The trial court has discretion to grant or deny a motion for mistrial. Lewis v. State, 911 S.W.2d 1, 7 (Tex.Cr.App. 1995). Accordingly, we will not substitute our judgment for that of the trial court but decide whether the trial court’s decision constitutes an abuse of discretion. Stults v. State, 23 S.W.3d 198, 206 (Tex.App--Houston [14th Dist.] 2000, no pet.). The purpose of closing argument is to facilitate the jury's proper analysis of the evidence presented at trial so that it may arrive at a just and reasonable conclusion based on the admitted evidence alone. Campbell v. State, 610 S.W.2d 754, 756 (Tex.Cr.App. [Panel Op.] 1980); Taylor v. State, 911 S.W.2d 906, 911 (Tex.App.–Fort Worth 1995, pet. ref'd). To be permissible, jury argument must fall within one of the following four general areas: (1) summation of the evidence; (2) reasonable deduction from the evidence; (3) answer to opposing counsel's argument; or (4) plea for law enforcement. Cantu v.
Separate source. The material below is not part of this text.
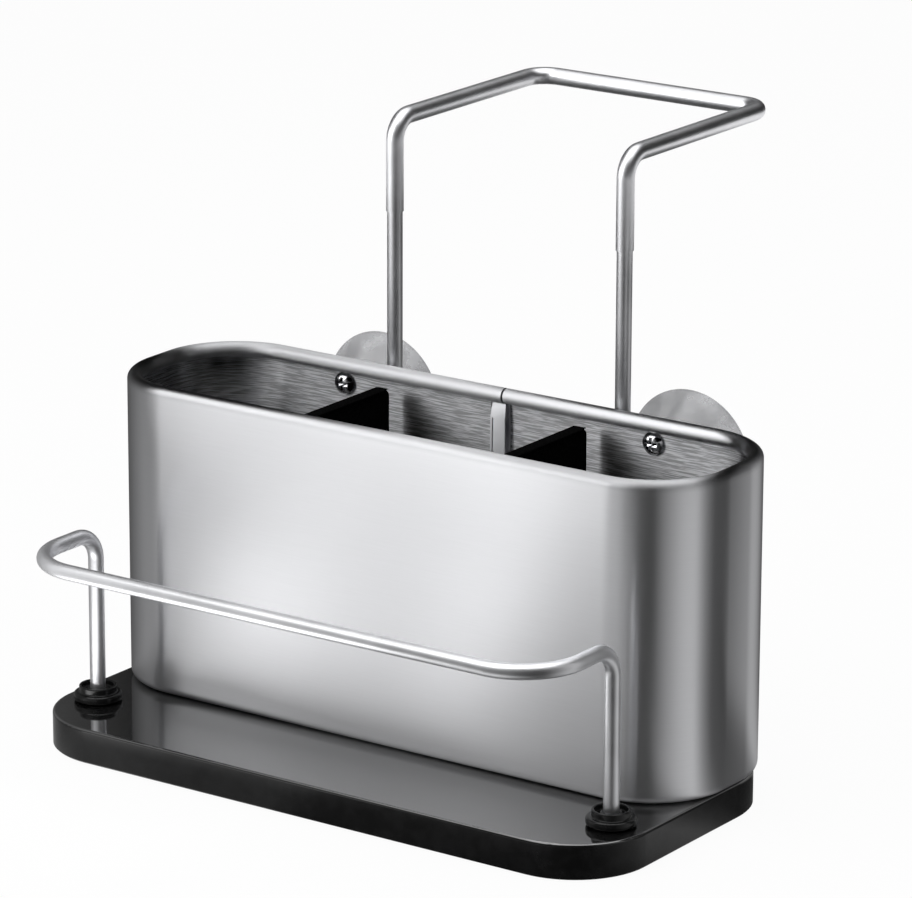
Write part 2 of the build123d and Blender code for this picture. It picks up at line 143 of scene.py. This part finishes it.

State, 939 S.W.2d 627, 633 (Tex.Cr.App. 1997), cert. denied , 522 U.S. 944, 118 S. Ct. 557, 139 L. Ed. 2d 399 (1997).
Improper jury argument constitutes reversible error only if, in the light of the entire record, the argument is extreme or manifestly improper, violates a mandatory statute, or injects into the trial new facts which are harmful to the accused. Felder v. State, 848 S.W.2d 85, 95 (Tex.Cr.App. 1992), cert. denied , 510 U.S. 829, 126 L. Ed. 2d 62, 114 S. Ct. 95 (1993). From our review of the record, we conclude the prosecutor was engaging in permissible evidence summation because appellant’s prior conviction for Enticing a Child had been admitted into evidence. Thus, the trial court did not abuse its discretion in denying appellant’s motion for mistrial. Appellant’s sole point is overruled.
Accordingly, the judgment of the trial court is affirmed.
Don H. Reavis
Justice
Do not publish.
FOOTNOTES
1:
John T. Boyd, Chief Justice (Ret.), Seventh Court of Appeals, sitting by assignment.
2:
Tex. R. App. P. 47.1 .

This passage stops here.